Last month, just over four years after the board initially filed suit, Kapnick threw out the ejectment claims on procedural grounds, leaving only the actions for a permanent injunction and attorney fees.

Kapnick found that the board's service of its 2002 notice to cure to Weitzner's post office box -- the address Weitzner's stationary directs correspondents to use -- constituted a fatal defect, notwithstanding the board's subsequent service to Weitzner's apartment.

"[T]his court is constrained to find that plaintiff's claims for ejectment were brought prior to proper service of the required predicate notice," Kapnick wrote. "Such a defect cannot be remedied after the commencement of the action, as plaintiff has attempted to do here."

Weitzner's attorney, Glassman, said he plans to press forward with the appeal of the preliminary injunction and to contest the permanent injunction, though he discounts their potential efficacy.

"All [the permanent injunction] will be is an order directing Ms. Weitzner to be a good girl and then in the event she's not, they have the option of trying to have her held in contempt," Glassman said Wednesday. "So if she annoys Mr. and Mrs. Barris she can either be arrested or fined."

Trump Plaza recently switched counsel to solo-practitioner Frederick Mehl from Steven D. Sladkus, a partner at Wolf Haldenstein Adler Freeman & Herz.

Sladkus declined to comment. Mehl did not return a call for comment.

James A. Purdy of Vittoria & Purdy represents the Barrises, who are not parties to this case.

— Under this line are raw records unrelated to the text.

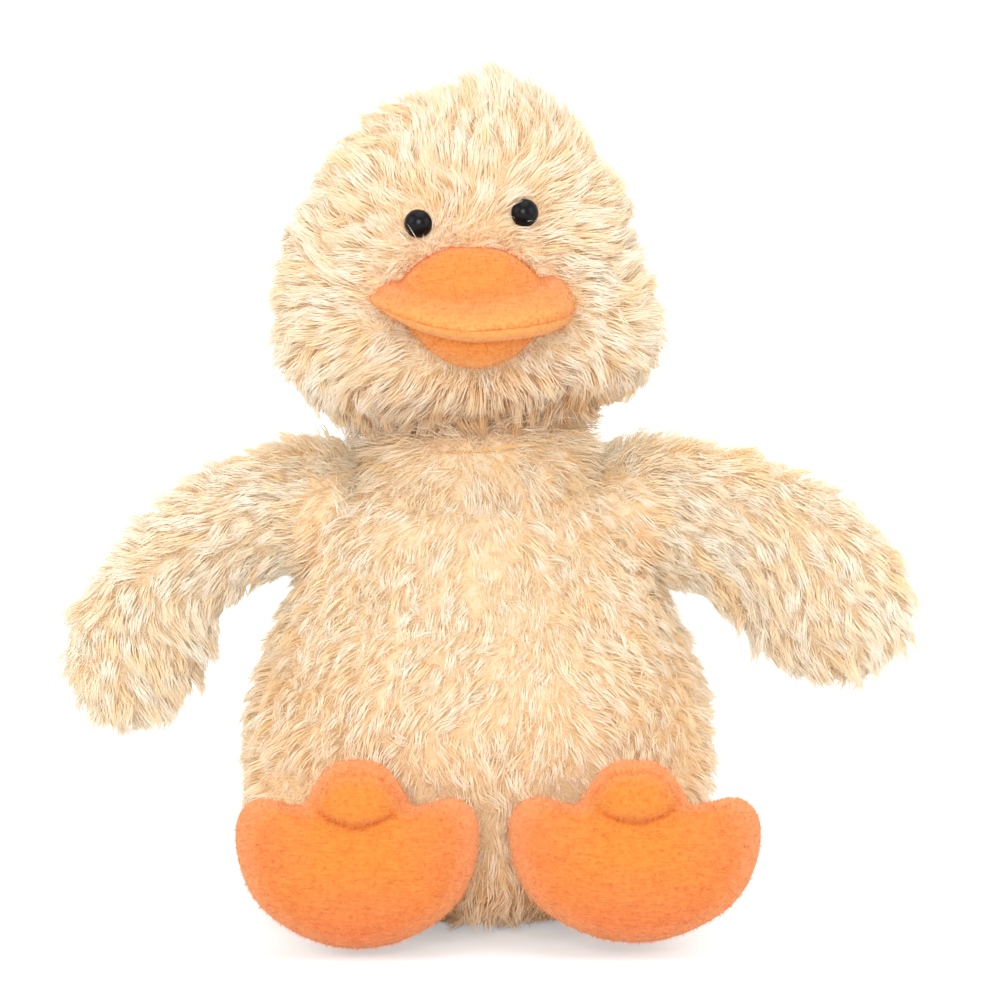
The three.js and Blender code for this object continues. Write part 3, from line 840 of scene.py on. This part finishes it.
def velour_piece(name, form, place, body_name, nodes, hairs):
    """One stuffed velour piece with its short nap of hairs, placed and attached to its body."""
    rng = np.random.default_rng(hairs)
    cloth = object_from(name + "_cloth", form, place, mm)
    places, _, corners = triangles_of(cloth.data)
    dyes = np.empty(len(places) * 4, np.float32)
    gaps = np.empty(len(places), np.float32)
    cloth.data.attributes["velour_dye"].data.foreach_get("color", dyes)
    cloth.data.attributes["seam_gap"].data.foreach_get("value", gaps)
    dyes = dyes.reshape(-1, 4)[:, :3]
    spots, outward = scattered(cloth.data, hairs, rng)
    bpy.data.objects.remove(cloth)
    nearest = owners(spots, places)
    reach = nap_length * mm * rng.uniform(0.5, 1, (hairs, 1))
    tips = spots + unit(outward + rng.normal(0, 0.5, spots.shape)) * reach
    hair_places, hair_corners = spikes(
        spots - outward * nap_root * mm, tips, outward, np.full(hairs, nap_radius * mm)
    )
    hair_dyes = np.repeat(dyes[nearest], 4, axis=0)
    hair_dyes[3::4] = np.minimum(1, hair_dyes[3::4] * nap_tip_painted_light)
    mesh = mesh_of(
        name,
        np.concatenate([places, hair_places]),
        np.concatenate([corners, hair_corners + len(places)]),
        len(corners),
        "velour_dye",
        np.concatenate([dyes, hair_dyes]),
    )
    layer = mesh.attributes.new("seam_gap", "FLOAT", "POINT")
    layer.data.foreach_set("value", np.concatenate([gaps, np.repeat(gaps[nearest], 4)]))
    mesh.materials.append(velour)
    piece = bpy.data.objects.new(name, mesh)
    bpy.context.scene.collection.objects.link(piece)
    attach(piece, body_name)
    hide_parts(*nodes)
    return piece


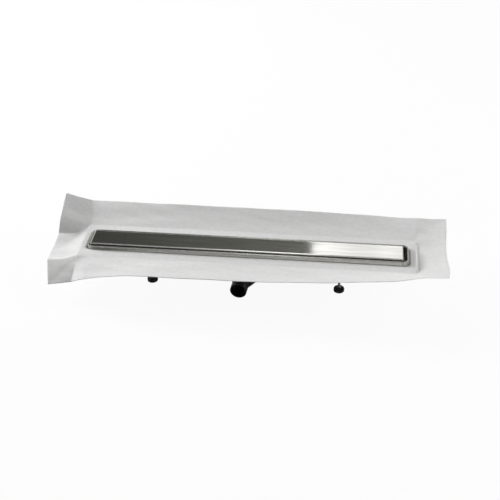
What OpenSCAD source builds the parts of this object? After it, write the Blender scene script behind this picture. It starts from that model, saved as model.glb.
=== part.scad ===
// Linear shower floor drain: a stainless channel with a solid cover plate, a bonded fleece
// sealing collar, a push-fit plastic trap with a horizontal outlet, and four levelling feet.
// The origin is on the ground under the middle of the channel. X runs along the channel,
// the outlet leaves towards -Y, and Z is up.

/* [Cover plate] */
// Length of the cover plate
cover_l = 950; // [800:10:1100]
// Width of the cover plate
cover_w = 70; // [64:1:76]
// Sheet thickness of the cover plate
cover_t = 1.5; // [1:0.1:2]
// Height of the folded edge
cover_skirt = 8; // [6:0.5:10]
// Outside radius of the folded edge
cover_bend = 2.5; // [2.2:0.1:4]
// How far the cover stands above the rim
cover_proud = 3.5; // [1:0.5:5]
// How far the loose cover lies towards the left end
cover_shift = 4; // [0:0.5:4]
// Width of the straps that carry the cover
strap_w = 20; // [14:1:26]
// Height of the rubber tips under the straps
tip_h = 5; // [4:0.5:7]

/* [Channel] */
// Inlet slot between the cover and each long side of the rim
slot_side = 5; // [4:0.5:7]
// Inlet slot at each end with the cover in the middle
slot_end = 6.5; // [5.5:0.5:10]
// Sheet thickness of the channel
steel_t = 1.5; // [1.2:0.1:2]
// Inside corner radius of the well
well_r = 12; // [8:1:16]
// Depth of the well below the flange at the outlet
well_depth = 28; // [24:1:32]
// Fall of the well floor from each end to the outlet, in percent
well_fall = 1; // [0.5:0.1:1.5]
// Height of the rim above the flange
rim_h = 11.5; // [9:0.5:14]
// Width of the flat top of the rim
rim_top = 5.5; // [4.5:0.5:8]
// How far the outer flank of the rim leans out
rim_lean = 3; // [1:0.5:5]
// Edge radius of the rim
rim_r = 2; // [1.8:0.1:2.2]
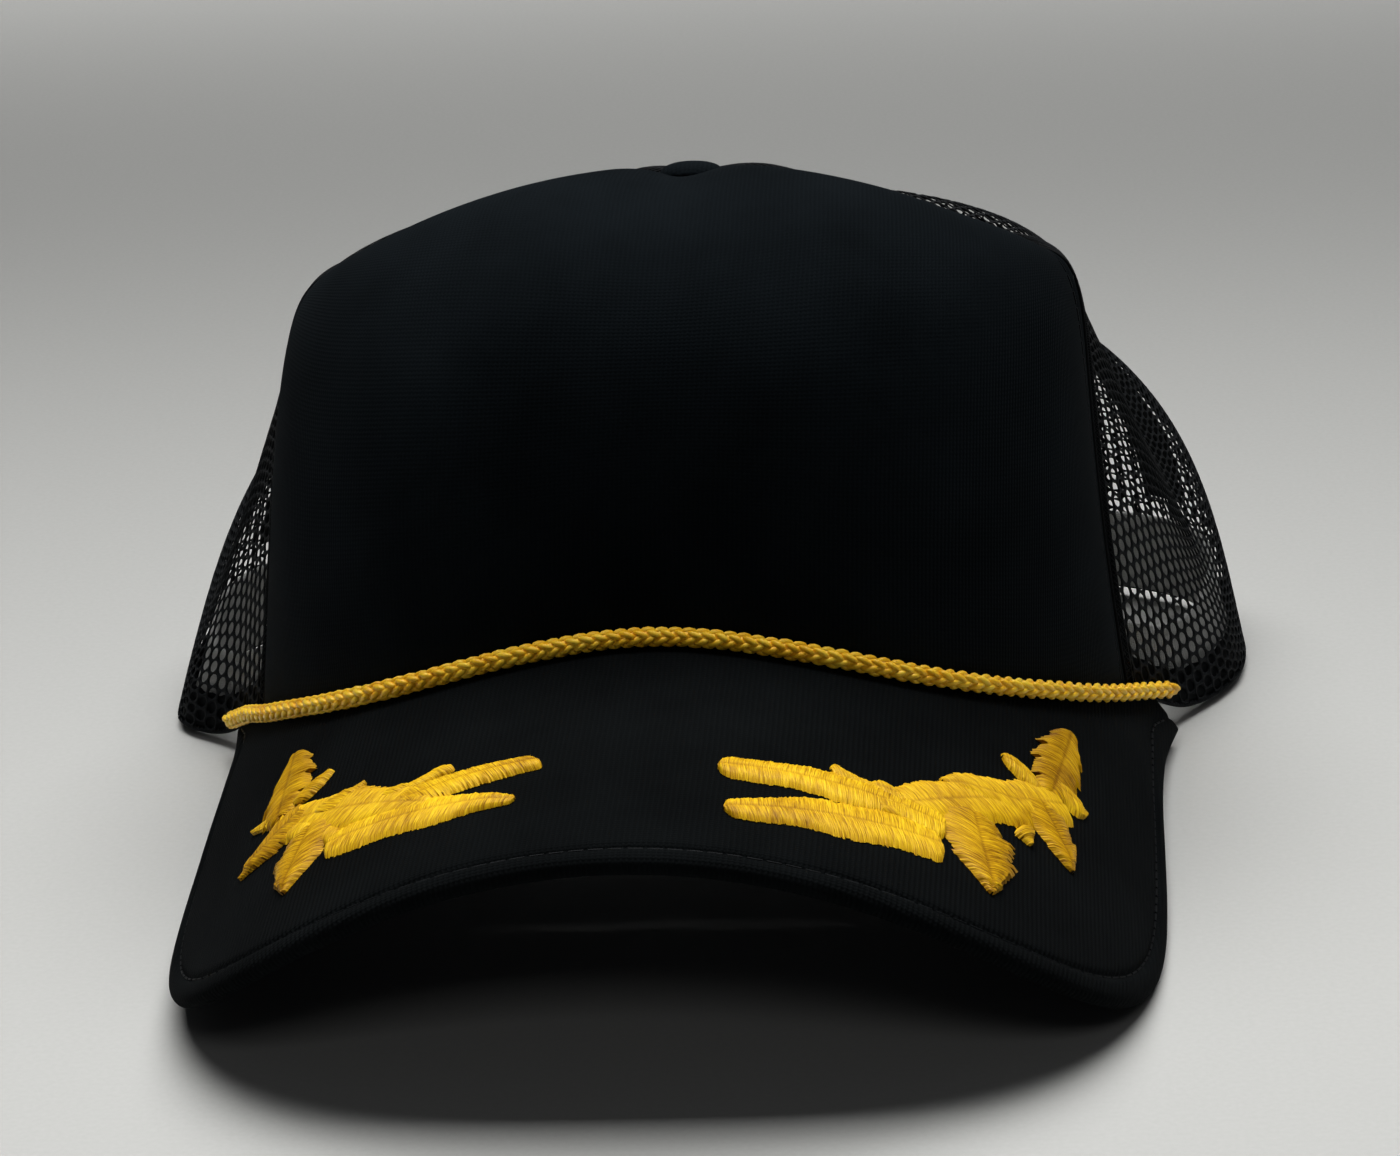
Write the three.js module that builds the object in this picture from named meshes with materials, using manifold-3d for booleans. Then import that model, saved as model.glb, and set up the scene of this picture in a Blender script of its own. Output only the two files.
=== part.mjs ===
import * as THREE from "three";
import { mergeVertices } from "three/addons/utils/BufferGeometryUtils.js";
import Module from "manifold-3d";

// Trucker cap in millimetres, +Z up, the brim toward -Y.
// It rests on the hem of its mesh and on the two front corners of the brim.
// The shapes are worked out about the crown's axis, which passes through the top button.

const wasm = await Module();
wasm.setup();

// Clearance between pieces that touch
const gap = 0.3;

// Walls
const foamThickness = 3;
const meshThickness = 1.2;
const bandThickness = 1.4;
const bandHeight = 14;
const bandClear = 0.9;
const bandLift = 1.5;

// Crown: each row is a meridian, a cubic curve from the rim up to the top button.
// azimuth: degrees from the front; reach, rim: distance from the axis and height of the rim
// lean, rise: how far the first handle leans out from the rim and rises over it
// run, drop: the second handle's distance from the axis and its depth under the crown's top
const crownTop = 110.4;
const crownColumns = ["azimuth", "reach", "rim", "lean", "rise", "run", "drop"];
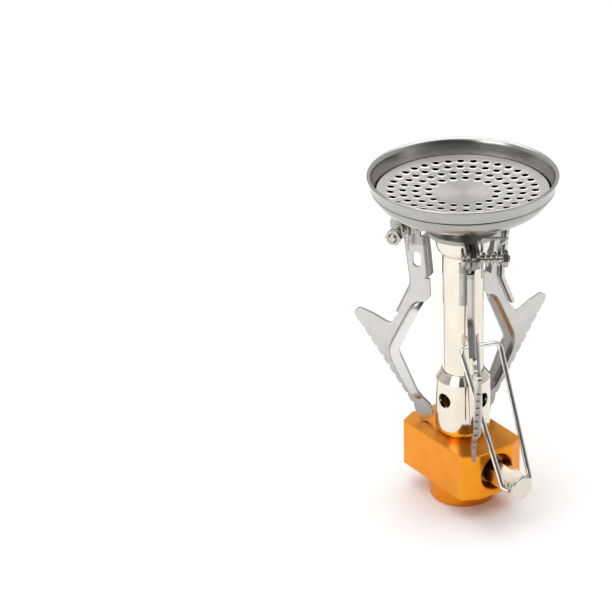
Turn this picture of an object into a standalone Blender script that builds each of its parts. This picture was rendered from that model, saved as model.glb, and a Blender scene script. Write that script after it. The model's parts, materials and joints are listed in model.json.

"My clients are extremely nice, courteous people who have withstood just a barrage of harassment for years," Purdy said Wednesday. "They've left it up to the management to take care of the situation and are very disappointed that at this point they have completely failed."

UNUSUAL CASE

Richard Siegler, a partner at Stroock & Stroock & Lavan who writes about co-ops and condominiums for the Law Journal and who is not involved in this case, said that aggrieved co-op board members need not fear this atypical case.

Although the Trump Plaza action is more than 4 years old and still going strong, and the recently resolved ejectment case against Manhattan real-estate attorney Steven R. Lapidus took 15 years, most boards can expect to see speedier results.

Siegler said that the 2003 Court of Appeals decision on which Trump Plaza relied, 40 West 67th Street v. Pullman, 1 -- which validated a co-op's right to terminate a proprietary lease for "objectionable conduct" -- markedly "speeds things up."

The shareholder vote, co-op hearing and subsequent court hearing required under Pullman "typically take a year or two," Siegler said. In other words, if the co-op board initiated another Pullman action against Weitzner, it could expect to have her ejected by around early 2009.

Mark Fass reports for the New York Law Journal, an affiliate of the Daily Business Review.